=== What is needed ===
Copy, in full, each line of the material that holds the word "imported".

=== Dataset extract ===
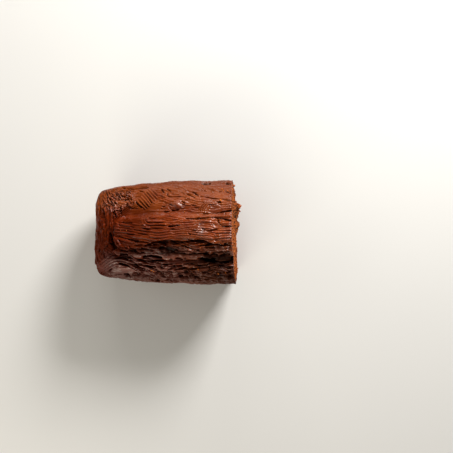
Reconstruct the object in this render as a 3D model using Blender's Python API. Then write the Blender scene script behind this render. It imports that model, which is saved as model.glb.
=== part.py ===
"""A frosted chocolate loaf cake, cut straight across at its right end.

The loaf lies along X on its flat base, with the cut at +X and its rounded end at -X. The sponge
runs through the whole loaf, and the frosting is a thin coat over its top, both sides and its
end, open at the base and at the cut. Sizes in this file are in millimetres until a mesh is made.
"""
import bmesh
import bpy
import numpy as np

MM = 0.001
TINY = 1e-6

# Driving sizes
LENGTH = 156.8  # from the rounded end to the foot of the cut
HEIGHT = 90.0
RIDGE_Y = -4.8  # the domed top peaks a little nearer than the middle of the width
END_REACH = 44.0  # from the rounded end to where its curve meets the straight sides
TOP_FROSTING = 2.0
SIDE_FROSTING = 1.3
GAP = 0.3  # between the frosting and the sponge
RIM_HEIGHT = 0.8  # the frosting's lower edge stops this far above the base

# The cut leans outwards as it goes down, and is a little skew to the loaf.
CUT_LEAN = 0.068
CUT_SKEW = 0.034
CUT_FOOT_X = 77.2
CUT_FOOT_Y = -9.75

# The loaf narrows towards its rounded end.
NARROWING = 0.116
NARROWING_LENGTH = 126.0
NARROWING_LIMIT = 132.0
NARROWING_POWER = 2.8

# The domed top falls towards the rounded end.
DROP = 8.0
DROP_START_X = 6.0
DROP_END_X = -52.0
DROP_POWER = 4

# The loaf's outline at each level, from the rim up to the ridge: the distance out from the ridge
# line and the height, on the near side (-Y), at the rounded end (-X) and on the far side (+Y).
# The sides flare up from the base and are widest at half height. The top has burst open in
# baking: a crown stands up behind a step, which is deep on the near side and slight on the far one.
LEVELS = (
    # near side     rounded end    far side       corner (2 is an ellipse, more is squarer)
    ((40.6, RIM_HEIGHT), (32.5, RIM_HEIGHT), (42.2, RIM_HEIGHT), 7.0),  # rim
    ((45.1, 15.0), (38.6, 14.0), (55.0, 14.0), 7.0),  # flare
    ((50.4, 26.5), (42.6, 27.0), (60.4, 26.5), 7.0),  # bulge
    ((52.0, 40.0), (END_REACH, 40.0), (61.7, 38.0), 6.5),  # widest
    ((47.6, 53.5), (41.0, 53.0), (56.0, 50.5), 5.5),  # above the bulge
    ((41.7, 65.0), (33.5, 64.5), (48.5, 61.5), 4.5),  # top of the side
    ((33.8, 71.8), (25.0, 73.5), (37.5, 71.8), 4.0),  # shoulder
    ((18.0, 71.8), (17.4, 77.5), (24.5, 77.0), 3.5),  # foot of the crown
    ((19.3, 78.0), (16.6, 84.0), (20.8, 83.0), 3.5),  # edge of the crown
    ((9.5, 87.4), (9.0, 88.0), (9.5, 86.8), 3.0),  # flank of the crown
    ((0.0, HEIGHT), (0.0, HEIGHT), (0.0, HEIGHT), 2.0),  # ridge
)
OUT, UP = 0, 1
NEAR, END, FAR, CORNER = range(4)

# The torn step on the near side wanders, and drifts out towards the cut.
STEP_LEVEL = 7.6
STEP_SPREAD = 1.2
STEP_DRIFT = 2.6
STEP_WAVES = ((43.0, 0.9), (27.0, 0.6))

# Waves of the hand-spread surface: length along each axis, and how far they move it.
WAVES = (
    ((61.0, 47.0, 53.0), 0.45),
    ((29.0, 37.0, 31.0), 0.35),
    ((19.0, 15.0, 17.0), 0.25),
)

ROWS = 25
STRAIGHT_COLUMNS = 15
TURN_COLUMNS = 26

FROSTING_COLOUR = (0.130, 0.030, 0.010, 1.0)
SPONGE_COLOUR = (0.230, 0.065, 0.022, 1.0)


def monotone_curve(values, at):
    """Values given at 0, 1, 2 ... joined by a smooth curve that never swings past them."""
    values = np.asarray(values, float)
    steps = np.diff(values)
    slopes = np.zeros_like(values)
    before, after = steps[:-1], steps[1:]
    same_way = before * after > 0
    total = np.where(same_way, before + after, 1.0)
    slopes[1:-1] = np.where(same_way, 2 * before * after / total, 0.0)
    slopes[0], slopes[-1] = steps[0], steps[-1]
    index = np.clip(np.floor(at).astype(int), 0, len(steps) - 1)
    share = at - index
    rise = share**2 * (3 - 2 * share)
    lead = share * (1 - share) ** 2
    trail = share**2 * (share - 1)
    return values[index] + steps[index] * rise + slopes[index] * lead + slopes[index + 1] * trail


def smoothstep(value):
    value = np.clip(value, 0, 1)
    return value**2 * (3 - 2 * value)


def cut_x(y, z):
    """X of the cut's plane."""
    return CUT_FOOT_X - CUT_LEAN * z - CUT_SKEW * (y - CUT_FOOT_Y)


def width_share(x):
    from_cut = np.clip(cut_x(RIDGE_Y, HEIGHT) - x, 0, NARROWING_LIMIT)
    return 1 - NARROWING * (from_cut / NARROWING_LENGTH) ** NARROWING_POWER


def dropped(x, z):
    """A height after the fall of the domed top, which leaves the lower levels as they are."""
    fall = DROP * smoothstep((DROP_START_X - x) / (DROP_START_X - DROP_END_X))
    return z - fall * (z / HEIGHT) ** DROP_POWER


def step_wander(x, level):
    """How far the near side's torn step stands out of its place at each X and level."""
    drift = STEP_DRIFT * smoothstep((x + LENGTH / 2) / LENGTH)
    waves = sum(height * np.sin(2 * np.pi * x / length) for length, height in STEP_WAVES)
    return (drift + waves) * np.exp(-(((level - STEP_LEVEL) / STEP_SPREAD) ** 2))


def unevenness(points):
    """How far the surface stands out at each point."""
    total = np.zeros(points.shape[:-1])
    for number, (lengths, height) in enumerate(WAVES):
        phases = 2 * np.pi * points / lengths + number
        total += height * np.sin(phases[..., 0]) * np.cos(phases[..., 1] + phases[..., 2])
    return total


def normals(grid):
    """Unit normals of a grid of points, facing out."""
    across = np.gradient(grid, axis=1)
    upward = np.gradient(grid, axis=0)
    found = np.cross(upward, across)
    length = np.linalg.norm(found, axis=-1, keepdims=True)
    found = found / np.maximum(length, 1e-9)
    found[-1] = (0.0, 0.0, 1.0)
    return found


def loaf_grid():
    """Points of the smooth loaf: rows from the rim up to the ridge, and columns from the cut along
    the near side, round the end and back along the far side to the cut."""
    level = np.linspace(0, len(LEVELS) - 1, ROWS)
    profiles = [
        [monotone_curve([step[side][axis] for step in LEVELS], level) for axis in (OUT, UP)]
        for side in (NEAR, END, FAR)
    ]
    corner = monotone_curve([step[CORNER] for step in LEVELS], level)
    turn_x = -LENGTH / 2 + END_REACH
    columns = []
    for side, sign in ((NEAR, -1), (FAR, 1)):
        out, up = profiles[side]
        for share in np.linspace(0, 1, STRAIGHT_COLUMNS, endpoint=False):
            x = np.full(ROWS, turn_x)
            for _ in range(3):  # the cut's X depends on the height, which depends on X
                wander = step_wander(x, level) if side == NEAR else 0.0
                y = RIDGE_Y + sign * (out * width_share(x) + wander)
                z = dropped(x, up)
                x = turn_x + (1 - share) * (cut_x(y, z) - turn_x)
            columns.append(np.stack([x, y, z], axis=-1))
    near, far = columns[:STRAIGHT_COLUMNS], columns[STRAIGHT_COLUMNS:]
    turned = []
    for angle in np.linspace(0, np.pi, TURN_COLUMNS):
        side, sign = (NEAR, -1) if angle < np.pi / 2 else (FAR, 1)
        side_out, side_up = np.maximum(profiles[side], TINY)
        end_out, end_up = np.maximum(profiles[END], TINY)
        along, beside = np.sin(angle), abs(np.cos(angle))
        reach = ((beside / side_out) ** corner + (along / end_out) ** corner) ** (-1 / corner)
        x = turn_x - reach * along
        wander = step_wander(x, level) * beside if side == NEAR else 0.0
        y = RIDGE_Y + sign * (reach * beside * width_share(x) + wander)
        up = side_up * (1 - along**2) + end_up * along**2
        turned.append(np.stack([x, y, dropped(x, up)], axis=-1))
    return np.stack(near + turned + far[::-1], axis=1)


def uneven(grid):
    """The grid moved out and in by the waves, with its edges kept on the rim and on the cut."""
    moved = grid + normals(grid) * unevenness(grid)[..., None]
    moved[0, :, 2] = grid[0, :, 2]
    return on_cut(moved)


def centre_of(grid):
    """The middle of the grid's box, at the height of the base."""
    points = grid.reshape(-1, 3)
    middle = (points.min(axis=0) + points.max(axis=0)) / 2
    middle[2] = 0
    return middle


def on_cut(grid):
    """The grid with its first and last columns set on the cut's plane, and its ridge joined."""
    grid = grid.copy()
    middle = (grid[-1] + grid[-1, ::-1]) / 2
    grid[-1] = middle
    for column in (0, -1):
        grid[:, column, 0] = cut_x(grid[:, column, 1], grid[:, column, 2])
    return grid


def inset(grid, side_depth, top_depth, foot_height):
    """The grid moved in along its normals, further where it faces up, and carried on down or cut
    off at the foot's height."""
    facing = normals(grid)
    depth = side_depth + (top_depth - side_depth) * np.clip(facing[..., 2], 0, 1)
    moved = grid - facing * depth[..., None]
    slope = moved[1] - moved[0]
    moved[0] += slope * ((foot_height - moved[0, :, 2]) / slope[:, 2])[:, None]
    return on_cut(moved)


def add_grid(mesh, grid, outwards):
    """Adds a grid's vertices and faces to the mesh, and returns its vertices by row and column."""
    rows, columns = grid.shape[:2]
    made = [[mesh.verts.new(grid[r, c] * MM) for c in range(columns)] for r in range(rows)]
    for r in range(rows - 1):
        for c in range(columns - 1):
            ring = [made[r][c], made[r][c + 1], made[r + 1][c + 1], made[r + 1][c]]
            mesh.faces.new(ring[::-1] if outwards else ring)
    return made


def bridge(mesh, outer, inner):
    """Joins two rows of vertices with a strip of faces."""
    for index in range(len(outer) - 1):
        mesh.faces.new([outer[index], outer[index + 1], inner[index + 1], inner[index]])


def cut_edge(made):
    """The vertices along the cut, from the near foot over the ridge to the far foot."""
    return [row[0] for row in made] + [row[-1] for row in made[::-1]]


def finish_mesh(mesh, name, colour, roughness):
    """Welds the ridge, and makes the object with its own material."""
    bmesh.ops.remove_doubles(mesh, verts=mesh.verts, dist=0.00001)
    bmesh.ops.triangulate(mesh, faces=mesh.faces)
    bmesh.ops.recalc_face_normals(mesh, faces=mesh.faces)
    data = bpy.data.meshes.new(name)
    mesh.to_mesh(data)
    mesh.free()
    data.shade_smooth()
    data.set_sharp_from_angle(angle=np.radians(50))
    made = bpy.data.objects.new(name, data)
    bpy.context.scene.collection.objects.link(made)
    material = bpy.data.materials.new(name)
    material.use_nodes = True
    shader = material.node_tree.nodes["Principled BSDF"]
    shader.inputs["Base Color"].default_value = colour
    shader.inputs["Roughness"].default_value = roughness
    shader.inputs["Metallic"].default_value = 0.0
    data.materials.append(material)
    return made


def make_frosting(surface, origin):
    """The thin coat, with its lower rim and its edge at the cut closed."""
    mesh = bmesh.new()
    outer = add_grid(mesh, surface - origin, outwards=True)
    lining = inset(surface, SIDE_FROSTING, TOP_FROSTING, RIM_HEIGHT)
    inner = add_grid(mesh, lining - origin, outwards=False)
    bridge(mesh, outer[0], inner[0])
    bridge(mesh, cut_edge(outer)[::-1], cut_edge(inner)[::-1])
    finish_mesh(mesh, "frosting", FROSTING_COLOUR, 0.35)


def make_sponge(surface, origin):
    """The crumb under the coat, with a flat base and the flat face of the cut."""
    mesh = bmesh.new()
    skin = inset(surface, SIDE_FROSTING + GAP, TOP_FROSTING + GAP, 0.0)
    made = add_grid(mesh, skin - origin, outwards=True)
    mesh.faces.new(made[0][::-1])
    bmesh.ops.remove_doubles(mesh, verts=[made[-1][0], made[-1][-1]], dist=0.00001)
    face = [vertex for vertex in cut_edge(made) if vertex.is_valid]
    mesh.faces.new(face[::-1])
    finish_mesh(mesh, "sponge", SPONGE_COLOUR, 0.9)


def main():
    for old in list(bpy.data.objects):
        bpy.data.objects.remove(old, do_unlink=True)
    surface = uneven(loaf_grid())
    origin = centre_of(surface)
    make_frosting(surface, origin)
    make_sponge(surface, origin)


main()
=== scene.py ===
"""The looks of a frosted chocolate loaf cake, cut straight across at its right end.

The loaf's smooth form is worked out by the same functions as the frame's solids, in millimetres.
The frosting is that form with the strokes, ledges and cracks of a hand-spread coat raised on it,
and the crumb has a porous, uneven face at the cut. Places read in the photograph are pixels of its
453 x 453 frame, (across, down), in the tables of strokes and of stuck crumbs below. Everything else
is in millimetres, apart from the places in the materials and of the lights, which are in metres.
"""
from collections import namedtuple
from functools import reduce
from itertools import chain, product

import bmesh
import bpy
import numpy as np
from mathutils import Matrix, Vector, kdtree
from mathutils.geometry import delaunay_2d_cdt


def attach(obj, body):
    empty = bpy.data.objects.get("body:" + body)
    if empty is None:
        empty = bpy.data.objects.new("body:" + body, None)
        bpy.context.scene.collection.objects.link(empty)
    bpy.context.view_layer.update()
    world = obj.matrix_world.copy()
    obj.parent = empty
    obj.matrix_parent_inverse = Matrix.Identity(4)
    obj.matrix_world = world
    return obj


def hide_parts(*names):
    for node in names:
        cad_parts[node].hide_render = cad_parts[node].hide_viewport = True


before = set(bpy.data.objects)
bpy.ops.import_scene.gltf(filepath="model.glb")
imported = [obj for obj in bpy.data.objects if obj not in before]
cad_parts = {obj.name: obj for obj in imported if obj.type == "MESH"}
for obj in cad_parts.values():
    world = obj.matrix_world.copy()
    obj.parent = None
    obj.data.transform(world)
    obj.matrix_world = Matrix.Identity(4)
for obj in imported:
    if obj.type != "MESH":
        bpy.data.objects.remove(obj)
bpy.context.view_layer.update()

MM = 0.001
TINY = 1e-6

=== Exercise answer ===
imported = [obj for obj in bpy.data.objects if obj not in before]
cad_parts = {obj.name: obj for obj in imported if obj.type == "MESH"}
for obj in imported:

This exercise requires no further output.